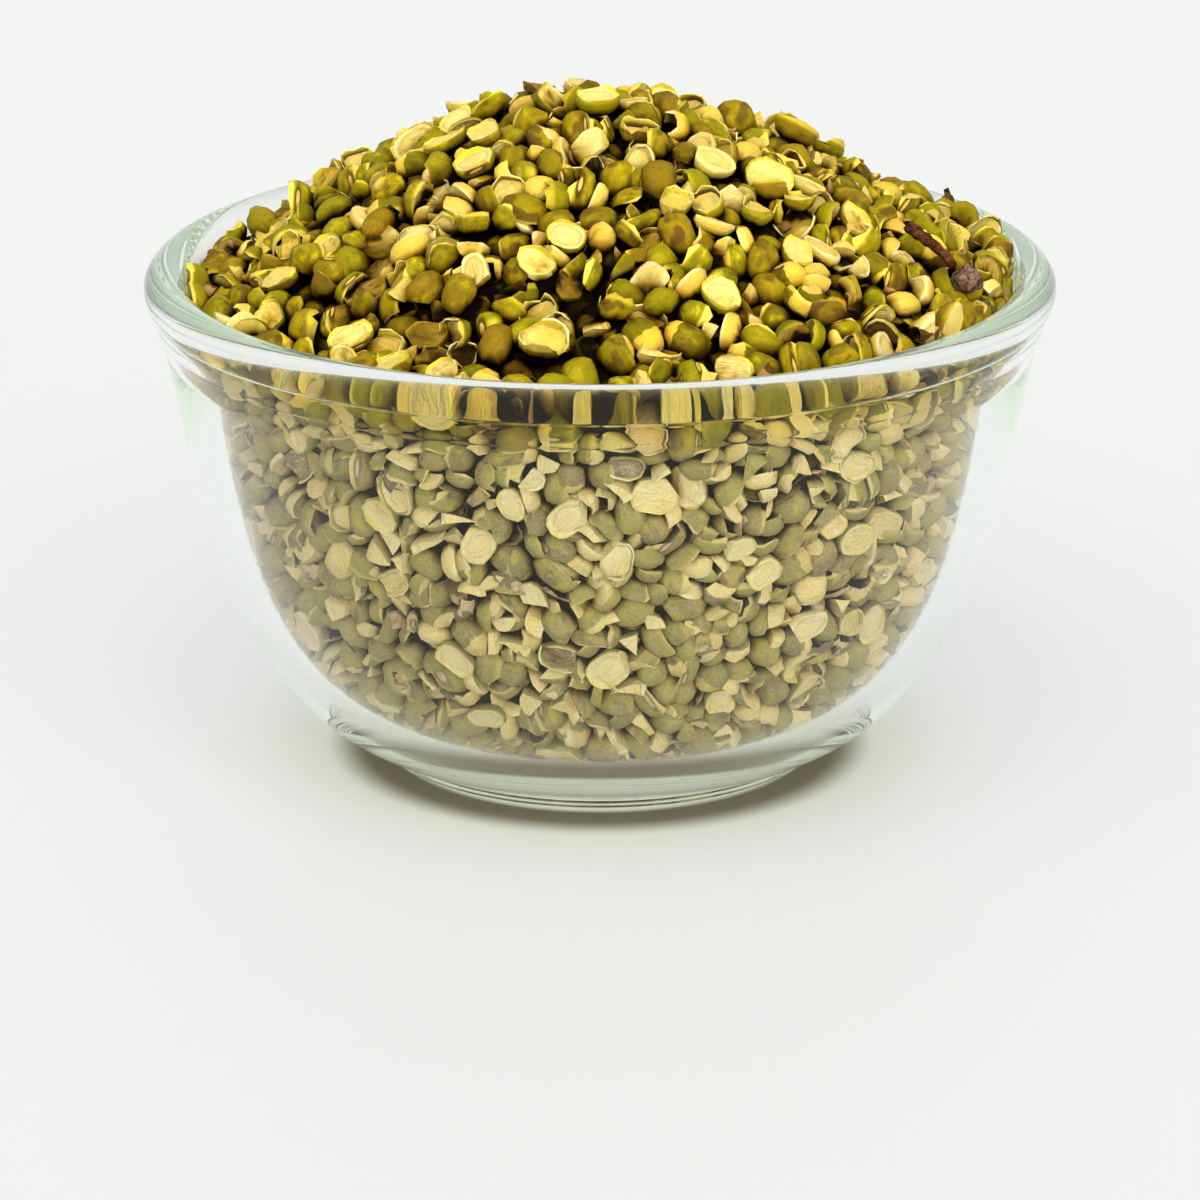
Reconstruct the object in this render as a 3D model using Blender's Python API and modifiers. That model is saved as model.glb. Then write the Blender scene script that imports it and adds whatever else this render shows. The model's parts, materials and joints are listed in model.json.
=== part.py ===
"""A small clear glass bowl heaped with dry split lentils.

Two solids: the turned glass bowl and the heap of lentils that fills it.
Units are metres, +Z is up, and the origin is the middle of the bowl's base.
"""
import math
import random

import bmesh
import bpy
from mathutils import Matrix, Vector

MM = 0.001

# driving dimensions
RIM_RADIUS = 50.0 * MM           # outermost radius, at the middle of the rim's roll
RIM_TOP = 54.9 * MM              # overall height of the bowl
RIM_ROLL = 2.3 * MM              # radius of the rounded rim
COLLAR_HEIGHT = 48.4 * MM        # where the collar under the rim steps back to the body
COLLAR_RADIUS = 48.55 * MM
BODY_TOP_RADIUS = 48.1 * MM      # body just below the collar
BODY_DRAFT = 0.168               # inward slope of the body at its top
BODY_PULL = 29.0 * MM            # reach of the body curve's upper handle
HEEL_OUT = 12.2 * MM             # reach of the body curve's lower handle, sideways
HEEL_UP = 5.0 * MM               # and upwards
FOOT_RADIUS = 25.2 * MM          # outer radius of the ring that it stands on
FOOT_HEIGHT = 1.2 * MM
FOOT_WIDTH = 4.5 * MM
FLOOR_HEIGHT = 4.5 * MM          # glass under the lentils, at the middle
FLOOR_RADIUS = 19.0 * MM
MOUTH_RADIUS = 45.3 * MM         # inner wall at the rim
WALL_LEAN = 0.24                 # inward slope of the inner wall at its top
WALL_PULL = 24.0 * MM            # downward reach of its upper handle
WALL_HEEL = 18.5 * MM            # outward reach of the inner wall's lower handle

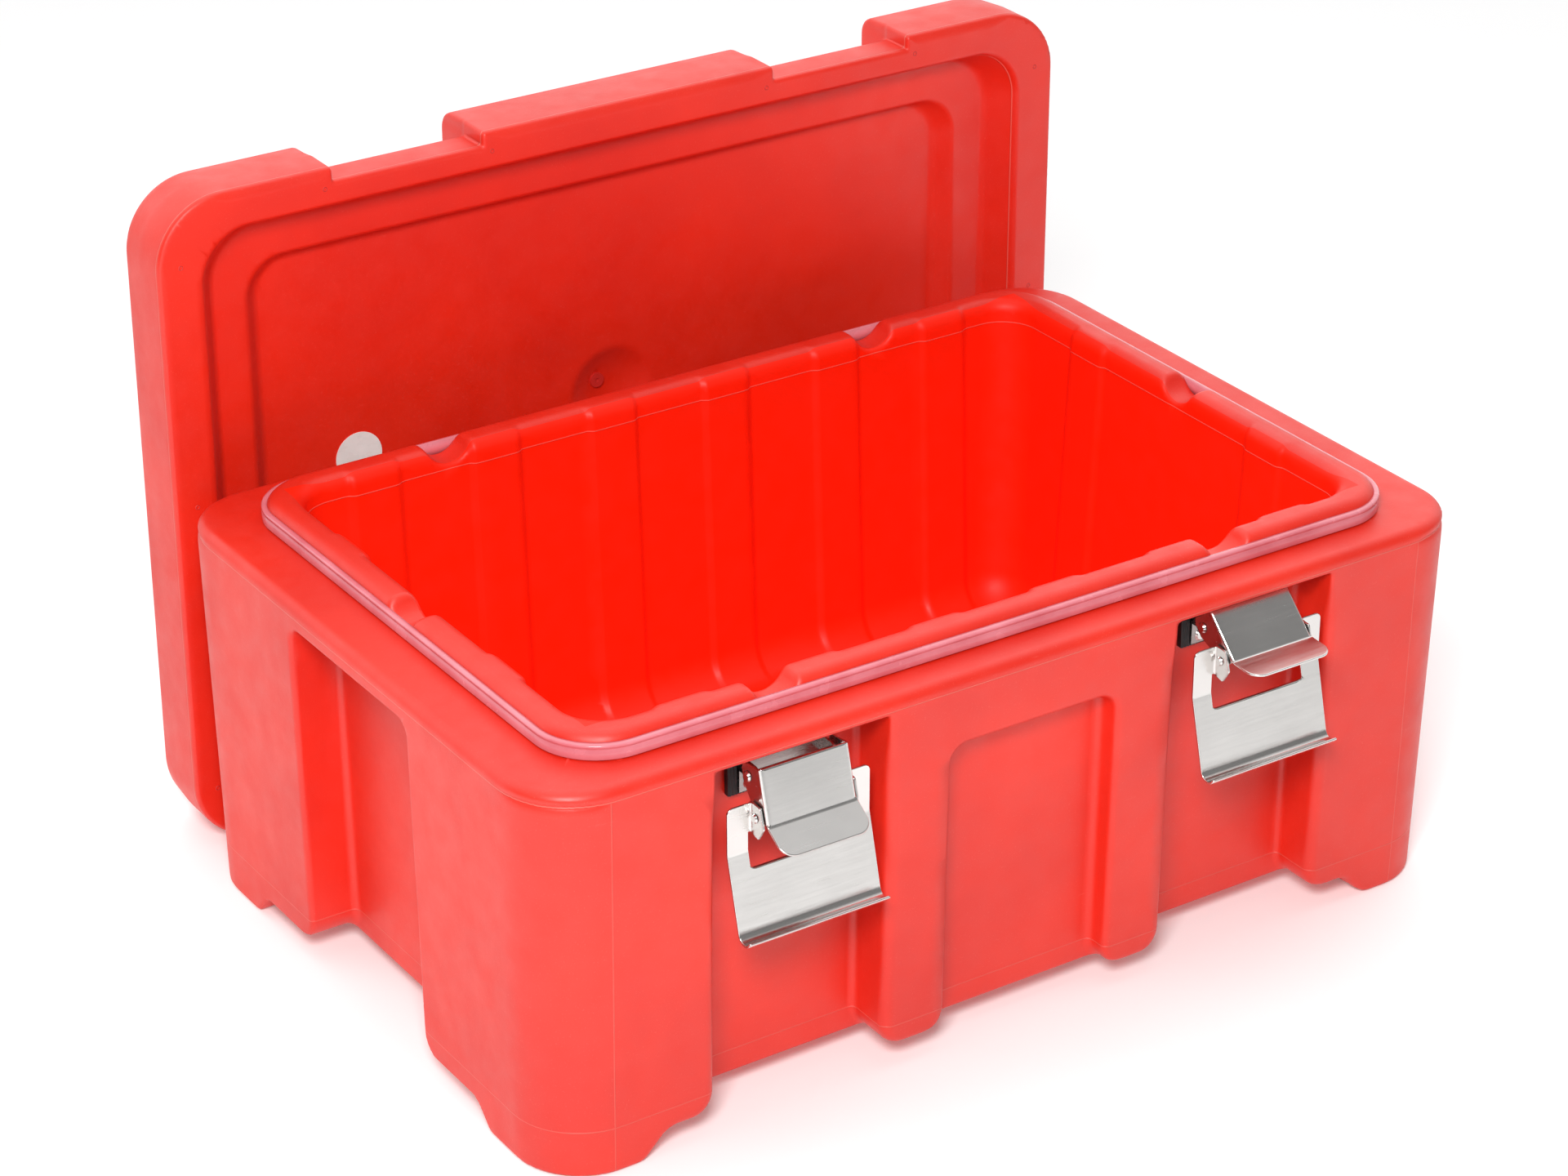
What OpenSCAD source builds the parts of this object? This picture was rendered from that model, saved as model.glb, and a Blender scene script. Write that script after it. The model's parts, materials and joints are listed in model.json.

━━━━━━━━━━━━━━━━━━━━

To be done - Return the material in full, exactly as shown.

Reply to the task -
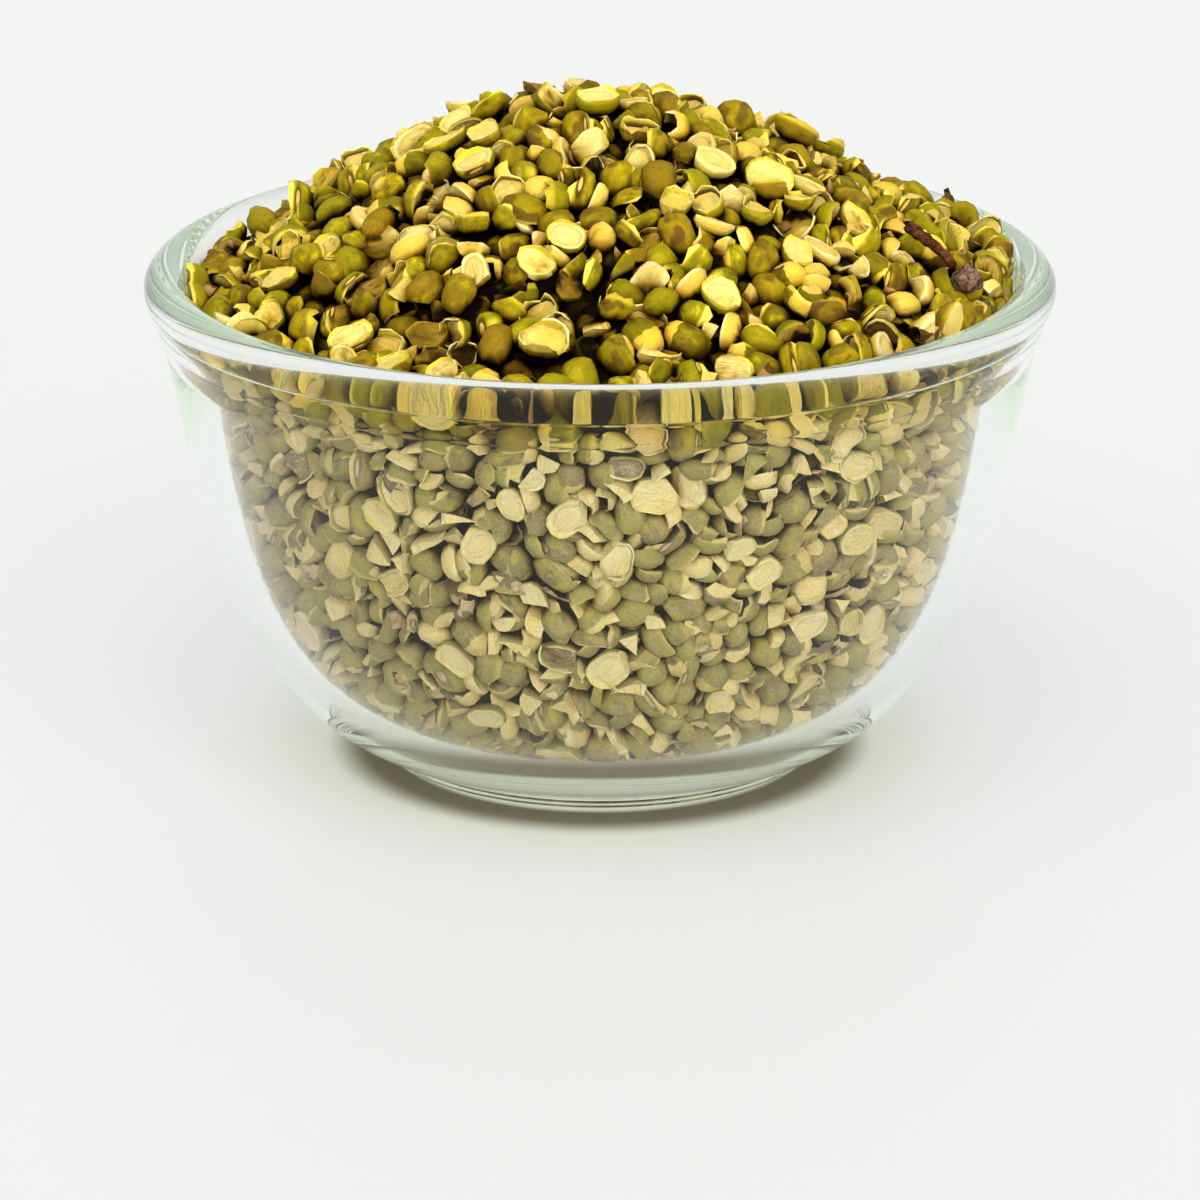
Reconstruct the object in this render as a 3D model using Blender's Python API and modifiers. That model is saved as model.glb. Then write the Blender scene script that imports it and adds whatever else this render shows. The model's parts, materials and joints are listed in model.json.
=== part.py ===
"""A small clear glass bowl heaped with dry split lentils.

Two solids: the turned glass bowl and the heap of lentils that fills it.
Units are metres, +Z is up, and the origin is the middle of the bowl's base.
"""
import math
import random

import bmesh
import bpy
from mathutils import Matrix, Vector

MM = 0.001

# driving dimensions
RIM_RADIUS = 50.0 * MM           # outermost radius, at the middle of the rim's roll
RIM_TOP = 54.9 * MM              # overall height of the bowl
RIM_ROLL = 2.3 * MM              # radius of the rounded rim
COLLAR_HEIGHT = 48.4 * MM        # where the collar under the rim steps back to the body
COLLAR_RADIUS = 48.55 * MM
BODY_TOP_RADIUS = 48.1 * MM      # body just below the collar
BODY_DRAFT = 0.168               # inward slope of the body at its top
BODY_PULL = 29.0 * MM            # reach of the body curve's upper handle
HEEL_OUT = 12.2 * MM             # reach of the body curve's lower handle, sideways
HEEL_UP = 5.0 * MM               # and upwards
FOOT_RADIUS = 25.2 * MM          # outer radius of the ring that it stands on
FOOT_HEIGHT = 1.2 * MM
FOOT_WIDTH = 4.5 * MM
FLOOR_HEIGHT = 4.5 * MM          # glass under the lentils, at the middle
FLOOR_RADIUS = 19.0 * MM
MOUTH_RADIUS = 45.3 * MM         # inner wall at the rim
WALL_LEAN = 0.24                 # inward slope of the inner wall at its top
WALL_PULL = 24.0 * MM            # downward reach of its upper handle
WALL_HEEL = 18.5 * MM            # outward reach of the inner wall's lower handle

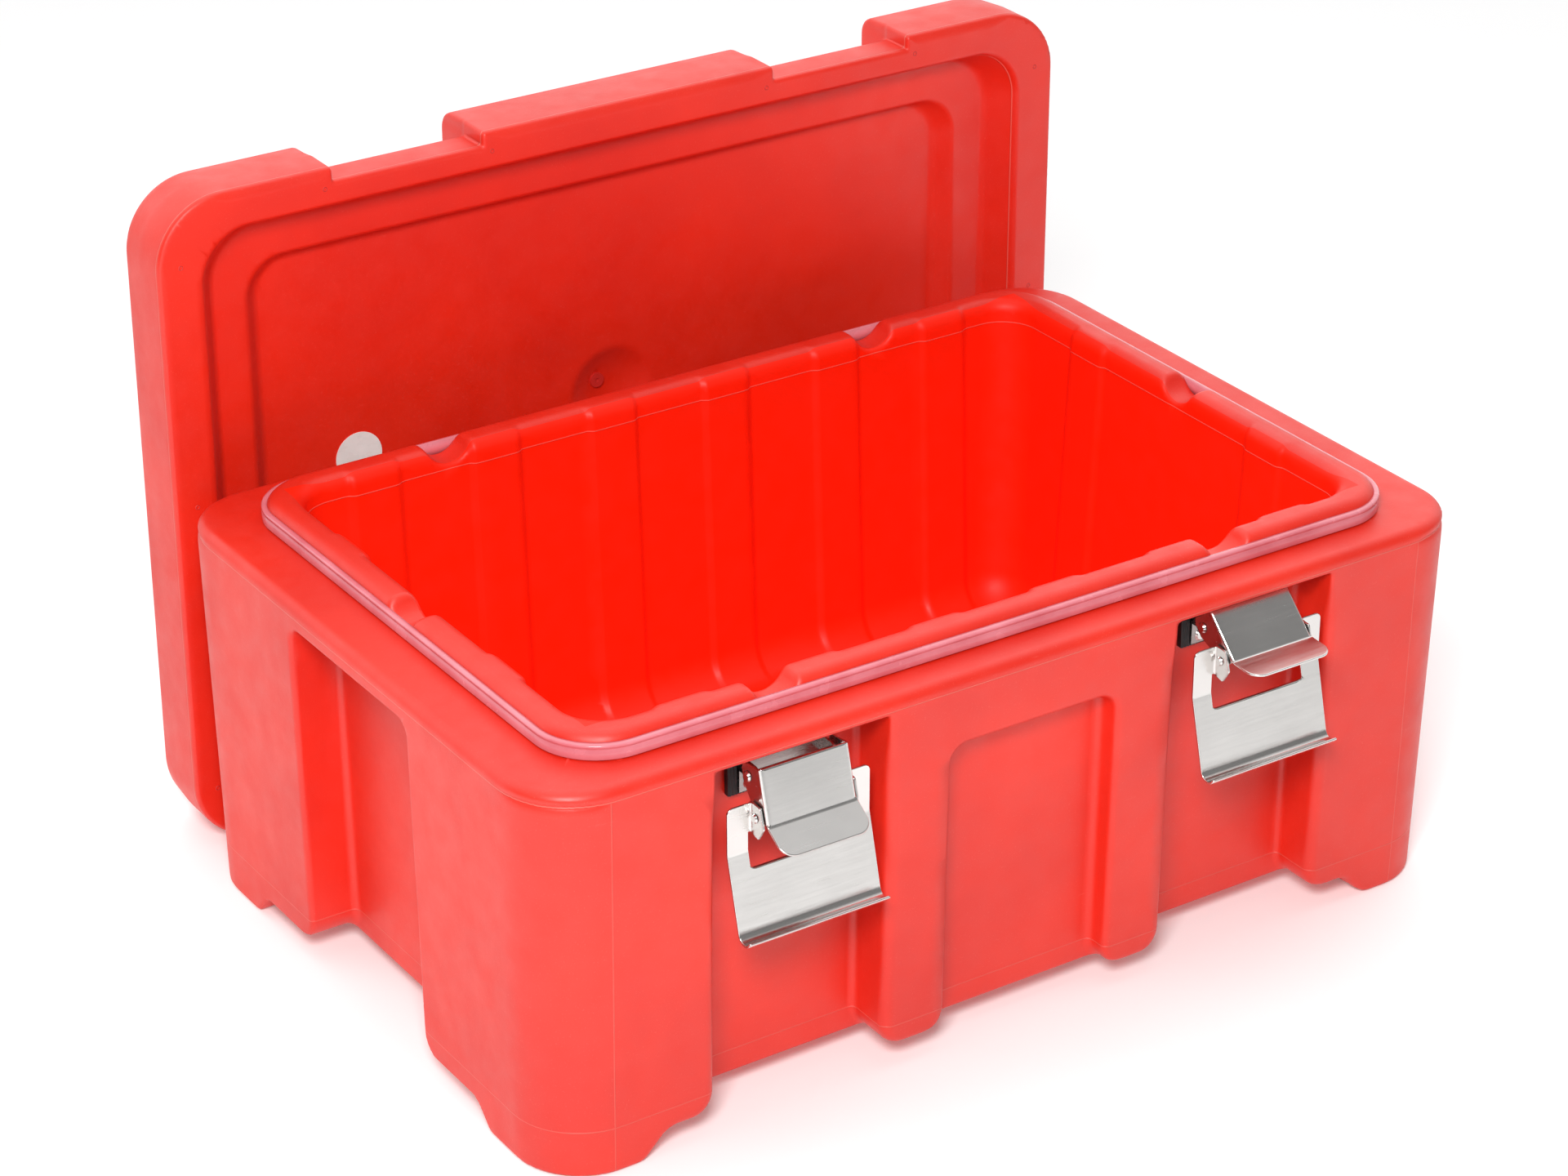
What OpenSCAD source builds the parts of this object? This picture was rendered from that model, saved as model.glb, and a Blender scene script. Write that script after it. The model's parts, materials and joints are listed in model.json.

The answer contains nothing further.